Prof. Dr. Karin Labitzke, retired professor for Mete- orology at the Freie Universität Berlin (FUB), passed away on 15th November 2015 at the age of 80 years.
Karin Labitzke studied at the Institut of Meteorology at the Freie Universität Berlin. After completing her PhD in 1962 on Contributions to the synoptic mete- orology of the high stratosphere (in German), she worked with her teacher and mentor, professor Richard Scherhag, who discovered the stratospheric warmings. She made her first international contacts at the groundbreaking international Symposium on Stratospheric and Mesospheric Circulation in Berlin in 1962. A number of extended research visits at the National Center for Atmospheric Research (NCAR) in Boulder/Colorado (USA) followed. In 1969, she completed her habilitation from the Freie Universität Berlin. After the early death of professor Scherhag in 1970 she took over leadership of the stratospheric research group in Berlin and established a successful and internationally renowned research group until her retirement in the year 2000.
Karin Labitzke's scientific interest was always focused on the stratosphere. For her investigations she used daily stratospheric analyses of the northern hemisphere, which meteorologists in her own research group have prepared since the mid-1950s from radiosonde soundings (later complemented with satellite data). These hand-analysed stratospheric maps have long served as a reference for computer analyses of weather centers and formed part of the first reference climatology of the middle atmosphere, the Cospar International Reference Atmosphere (CIRA). At workshops, Karin Labitzke used to emphasize that unexpected extreme temperatures in the winter stratosphere were not outliers of computer programs but the result of stratospheric warmings. Another important application of the stratospheric analyses was the production and distribution of STRATALERT messages, mandated by the WMO. These reports about the stratospheric dynamics during northern hemisphere winter were also used to advise measurement campaigns in the Arctic.
Since the 1960s, Karin Labitzke worked on a number of open issues that are still part of ongoing research, such as the interaction between the stratosphere and the troposphere. Through her methodological approach, i.e. to identify unknown phenomena and connections in the stratosphere with the help of observational data, she animated theoreticians and modelers to look for explanations. She also established a modeling unit within her own research group. The motto was: "A model is only good if it reproduces the observations correctly".
An outstanding topic of Karin Labitzke's research were the sudden stratospheric warmings during Northern hemisphere winter. She showed for example that polar temperatures vary a lot in the winter stratosphere: in years with stratospheric warmings, the monthly mean temperature in January/ February at 30hPa at the Pole could reach -55°C, whereas during cold winters temperatures would be around - 75°C.

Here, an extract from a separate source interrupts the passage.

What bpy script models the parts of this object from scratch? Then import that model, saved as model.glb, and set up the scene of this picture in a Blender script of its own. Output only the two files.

A milestone of stratospheric dynamical research was Karin Labitzke's finding of a relation between the occurrence of stratospheric warmings, the QBO at the equator and the phase of the 11-year solar cycle. She published her discovery for the first time in 1987, together with her colleague and close friend Harry van Loon from NCAR. While they were initially criticized by a number of colleagues, this relationship has since been convincingly proven to be robust and is nowadays established. Altogether, the research activities of Karin Labitzke can be found in more than 250 publications, and her book The Stratosphere is a popular source of knowledge for PhD students.

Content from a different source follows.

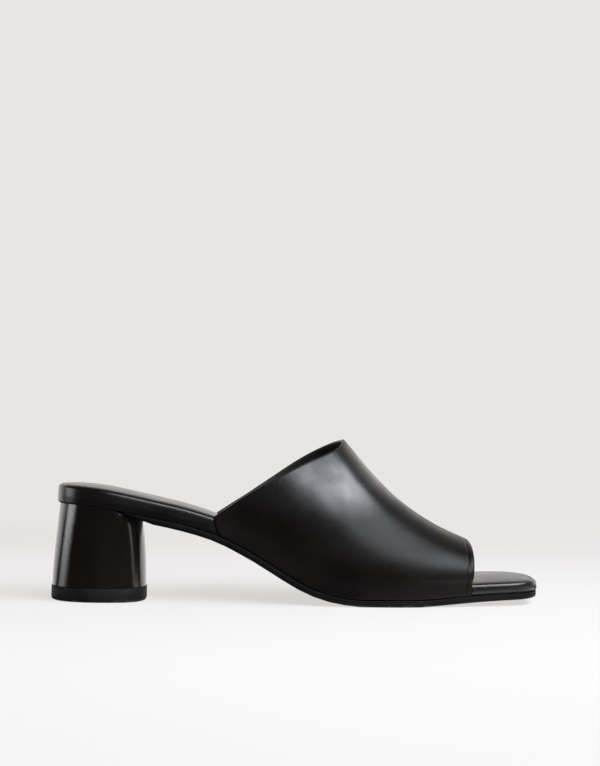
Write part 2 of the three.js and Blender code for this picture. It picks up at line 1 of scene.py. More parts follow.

Besides her own research, Karin Labitzke was always engaged in committees, among others she led the Committee on Space Research, was part of the Scientific Committee of Solar and Terrestrial Physics as well as member of the German Advisory Council on Global Change. Between 1991 and 1993, she was the first female chair of the German Meteorological Society. During her term she successfully reunified the two German societies.
By effective third-party fundraising Karin Labitzke attracted many young scientists whom she supported with a great deal of enthusiasm. She served as a role- model for female scientists which resulted in a constant high proportion of women in her group.
Many people knew and appreciated Karin Labitzke as a colleague, teacher, mentor, and friend. We will always cherish our memories of her.